A mí los hoteles me hacen feliz. No sé cuál fue el primer
hotel en el que estuve pero recuerdo casi todas las habitaciones en las que he pasado una noche. Me gusta
viajar porque es una forma de marcharse, como el personaje de Sexo, mentiras y
cintas de video cuando dice que sólo tiene una llave, la del coche: «Si alquilo
un apartamento tendré dos llaves, y si busco trabajo puede que necesite otra
llave, más llaves. Por eso a mí me gusta tener sólo una llave». De la película
de Soderbergh recuerdo las elipsis. Porque no es necesario contarlo todo. A
veces no me explicaba algunas cosas; luego ya me las inventaba. Algunos días
voy a comer al restaurante de un hotel que hay cerca de la estación de Sants.

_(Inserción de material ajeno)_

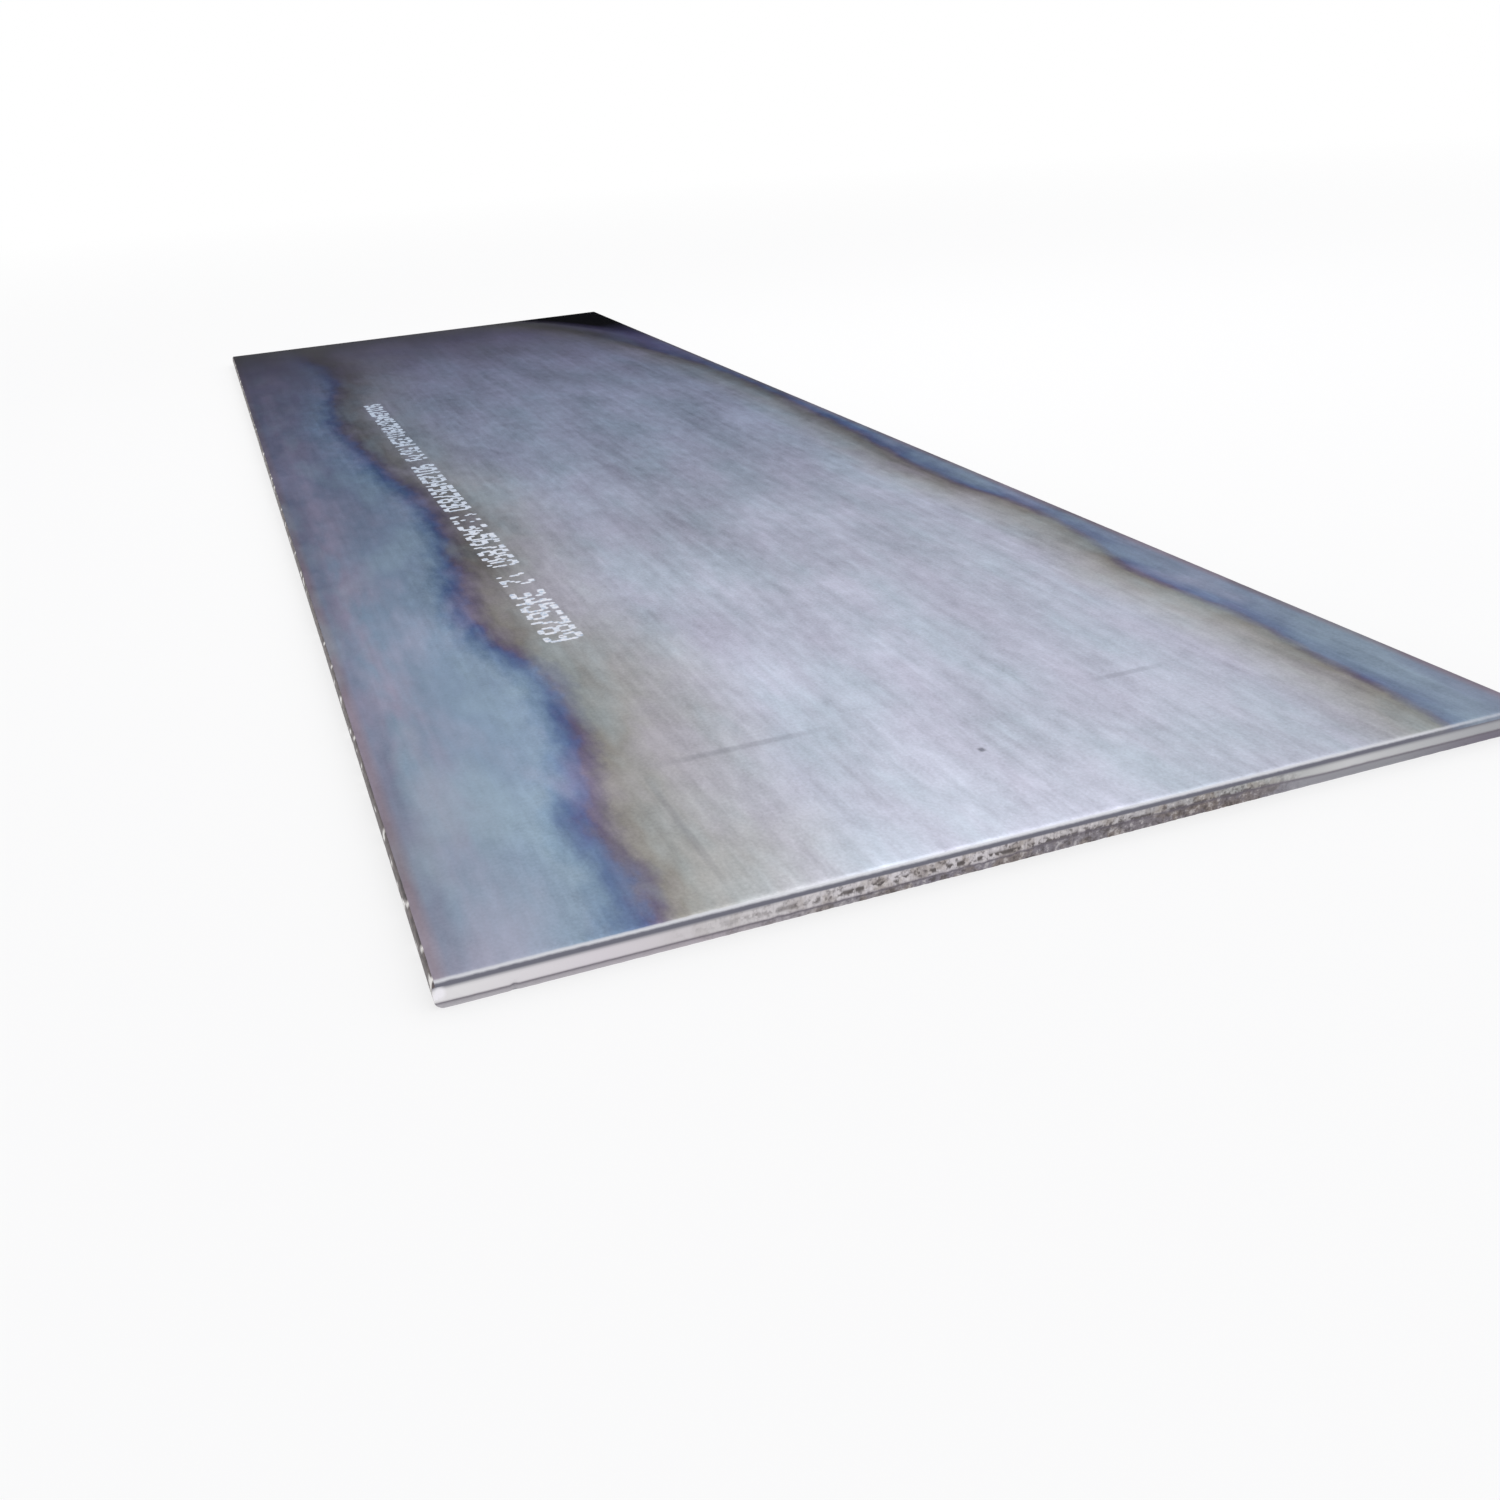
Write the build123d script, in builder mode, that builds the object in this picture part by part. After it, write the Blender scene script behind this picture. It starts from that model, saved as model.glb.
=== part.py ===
"""Hot-rolled steel plate, sheared to length, as it lies on a level floor.

The plate is one rolled piece. X runs across the rolling direction, Y along it and Z up.
The origin is at the middle of the underside, and all sizes are in millimetres.
"""

import os

from build123d import *

# The plate as it is sold
plate_length = 5000.0
plate_width = 1500.0
plate_thickness = 35.0

# Sheared end, from the face where the blade went in to the face where it came out
rollover_run = 12.0      # length of face that the blade drew down
rollover_drop = 6.0      # how far down it is drawn at the cut
land_height = 16.5       # upright zone that the flank of the blade burnished
crack_depth = 1.2        # step back, where the steel began to tear
crack_height = 1.2
tear_slant = 2.0         # how much further the torn zone leans back
tear_hollow = 0.5        # how deep the torn zone is hollowed
burr_height = 1.6        # lip that the tear left where the blade came out
burr_reach = 1.4

# Mill edge, barrelled and rounded by the edging rolls and left as rolled
edge_bulge = 3.0
edge_top_radius = 6.0
edge_bottom_radius = 11.0

middle_height = plate_thickness / 2


def sheared_end(cut):
    """Draw a sheared end's profile, from the rollover's start down to the burr.

    The plate lies on the positive side of the cut. Returns the burr's tip.
    """
    land_top = plate_thickness - rollover_drop
    land_foot = land_top - land_height
    crack = (cut + crack_depth, land_foot - crack_height)
    tear_foot = (crack[0] + tear_slant, burr_height)
    burr_tip = (tear_foot[0] - burr_reach, 0)
    EllipticalCenterArc(
        (cut + rollover_run, land_top), rollover_run, rollover_drop, start_angle=90, arc_size=90
    )
    Polyline((cut, land_top), (cut, land_foot), crack)
    SagittaArc(crack, tear_foot, tear_hollow)
    Line(tear_foot, burr_tip)
    return burr_tip


with BuildPart() as steel_plate:
    # Cross-section with its two mill edges, run along the whole length
    with BuildSketch(Plane.XZ) as cross_section:
        edge_foot = plate_width / 2 - edge_bulge
        with BuildLine():
            Line((0, plate_thickness), (edge_foot, plate_thickness))
            ThreePointArc(
                (edge_foot, plate_thickness), (plate_width / 2, middle_height), (edge_foot, 0)
            )
            Line((edge_foot, 0), (0, 0))
            mirror(about=Plane.YZ)
        make_face()
        fillet(cross_section.vertices().group_by(Axis.Y)[-1], edge_top_radius)
        fillet(cross_section.vertices().group_by(Axis.Y)[0], edge_bottom_radius)
    extrude(amount=plate_length / 2, both=True)

    # Side view with the two cuts. The far end was on the other side of the blade,
    # so its profile is that of the near end given a half turn.
    with BuildSketch(Plane.YZ):
        with BuildLine() as side_view:
            burr_tip = sheared_end(-plate_length / 2)
            half_turn = Axis((0, middle_height, 0), (0, 0, 1))
            add(side_view.line.rotate(half_turn, 180))
            rollover_start = rollover_run - plate_length / 2
            Line((rollover_start, plate_thickness), (-burr_tip[0], plate_thickness))
            Line((-rollover_start, 0), burr_tip)
        make_face()
    extrude(amount=plate_width, both=True, mode=Mode.INTERSECT)

steel_plate.part.label = "steel_plate"

os.makedirs("parts", exist_ok=True)
export_step(steel_plate.part, "parts/steel_plate.step")
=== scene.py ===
"""Finish of a hot-rolled steel plate: its mill scale, its sheared ends and its marking.

X runs across the rolling direction, Y along it and Z up, in metres. The near end is at -Y.
"""

import math
import random

import bmesh
import bpy
from mathutils import Matrix, Vector, noise


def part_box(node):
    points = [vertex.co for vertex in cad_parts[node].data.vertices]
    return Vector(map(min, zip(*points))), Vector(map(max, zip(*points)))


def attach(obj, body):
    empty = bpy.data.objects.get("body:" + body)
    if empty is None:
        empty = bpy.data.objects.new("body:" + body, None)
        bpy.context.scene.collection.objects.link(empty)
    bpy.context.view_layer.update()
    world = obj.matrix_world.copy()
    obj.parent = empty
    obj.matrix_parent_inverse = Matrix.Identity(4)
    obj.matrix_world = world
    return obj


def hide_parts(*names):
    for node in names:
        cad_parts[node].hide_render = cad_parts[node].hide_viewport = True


bl_info = {
    "name": "Steel Plate",
    "version": (1, 0, 0),
    "blender": (4, 5, 0),
    "location": "3D View > Sidebar > Steel Plate",
    "description": "Builds a hot-rolled steel plate with sheared ends on a pale floor",
    "category": "Add Mesh",
}

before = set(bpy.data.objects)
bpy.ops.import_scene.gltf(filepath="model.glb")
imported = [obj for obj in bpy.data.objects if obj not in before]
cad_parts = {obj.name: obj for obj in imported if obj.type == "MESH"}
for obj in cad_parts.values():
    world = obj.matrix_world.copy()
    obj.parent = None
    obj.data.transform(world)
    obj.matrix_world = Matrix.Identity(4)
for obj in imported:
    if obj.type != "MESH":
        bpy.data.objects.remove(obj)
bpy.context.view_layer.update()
PLATE_LOW, PLATE_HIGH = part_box("steel_plate")
HALF_WIDTH = PLATE_HIGH.x
HALF_LENGTH = PLATE_HIGH.y
THICKNESS = PLATE_HIGH.z
MM = 0.001


def size(name, default_mm, description):
    """A length property with a default in millimetres."""
    return bpy.props.FloatProperty(
        name=name, description=description, default=default_mm * MM, unit="LENGTH", precision=4
    )


def linear(hex_colour):
    """Linear colour, with alpha, of an sRGB value such as #9AA0A6."""
    parts = [int(hex_colour[i:i + 2], 16) / 255 for i in (1, 3, 5)]
    return tuple(p / 12.92 if p <= 0.04045 else ((p + 0.055) / 1.055) ** 2.4 for p in parts) + (1.0,)


def tint(name, hex_colour, description):
    """A colour property with an sRGB default."""
    return bpy.props.FloatVectorProperty(
        name=name, description=description, default=linear(hex_colour)[:3], subtype="COLOR"
    )


def lerp(a, b, share):
    """The value that lies a share of the way from one to another."""
    return a + (b - a) * share


def smooth(share):
    """A share from 0 to 1 eased at both ends."""
    share = min(max(share, 0.0), 1.0)
    return share * share * (3 - 2 * share)


def wander(x, y, z, seed=0.0):
    """Gentle noise from -1 to 1, with features about one unit across."""
    return noise.noise(Vector((x + seed * 17.3, y - seed * 9.1, z + seed * 5.7)))


class PlateSizes(bpy.types.PropertyGroup):
    rollover_run: size("Rollover run", 12.0, "Length of face that the blade drew down")
    rollover_drop: size("Rollover drop", 6.0, "How far down it is drawn at the cut")
    crack_depth: size("Crack depth", 1.2, "Step back where the steel began to tear")
    tear_slant: size("Tear slant", 2.0, "How much further the torn zone leans back")
    burr_height: size("Burr height", 1.6, "Lip where the blade came out")
    burr_reach: size("Burr reach", 1.4, "How far the lip stands out of the torn zone")
    edge_bulge: size("Edge bulge", 3.0, "Height of the mill edge's barrel")
    edge_top_radius: size("Upper edge radius", 6.0, "Radius of the mill edge at the upper face")
    edge_bottom_radius: size("Lower edge radius", 11.0, "Radius of the mill edge at the lower face")
    face_wave: size("Face wave", 0.35, "Depth of the gentle waves that rolling leaves in the face")
    tick_height: size("Tick height", 17.5, "Height of the row of torn ticks, from the lower face")
    tick_spread: size("Tick spread", 4.0, "How far the ticks reach above and below that")
    blade_joint: size("Blade joint", 935.0, "Place of the joint between two blades, from the left edge")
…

Es un restaurante en el que entro contento y salgo feliz. También cuando leí
Kassel no invita a la lógica fui feliz. Aunque como presto más atención a otras
cosas, cuando tengo que hablar de mis momentos de felicidad me veo obligado a
fantasear. Recuerdo que una vez en el colegio me disfracé de Portugal. Hice ver
a los que se acercaban que no entendía nada. Si me decían algo, a todos les
respondía: ¿Pessoa?
Leo en Carta breve para un largo adiós, de Peter Handke, que
«algunas mujeres cuchichearon a mis espaldas noticias de muerte con delicadeza;
ni siquiera cuchicheaban, sólo eran sus vestidos que crujían». Y esta frase me
ha parecido muy de Juan Rulfo.
Leo en La sabiduría de lo incierto, de Joan-Carles Mèlich, sobre
Madame Bovary y sobre la mejor descripción que ha leído nunca al respecto del
aburrimiento en una relación de pareja: «Se besaban a determinadas horas y ya
está». Y qué bien cuando J.C. Mèlich dice que poco tiempo después de Madame
Bovary, de Flaubert, irrumpe «el filósofo del martillo»: Friedrich Nietzsche.
Leo en Aurora, de Friedrich Wilhelm N., que la pequeñez de
nuestro ambiente, lo que tenemos ante los ojos todos los días, nos hará perecer
imperceptiblemente. Y si queréis perderos en absoluto, hacedlo más bien de un
solo golpe y súbitamente: entonces quedarán de vosotros ruinas altivas.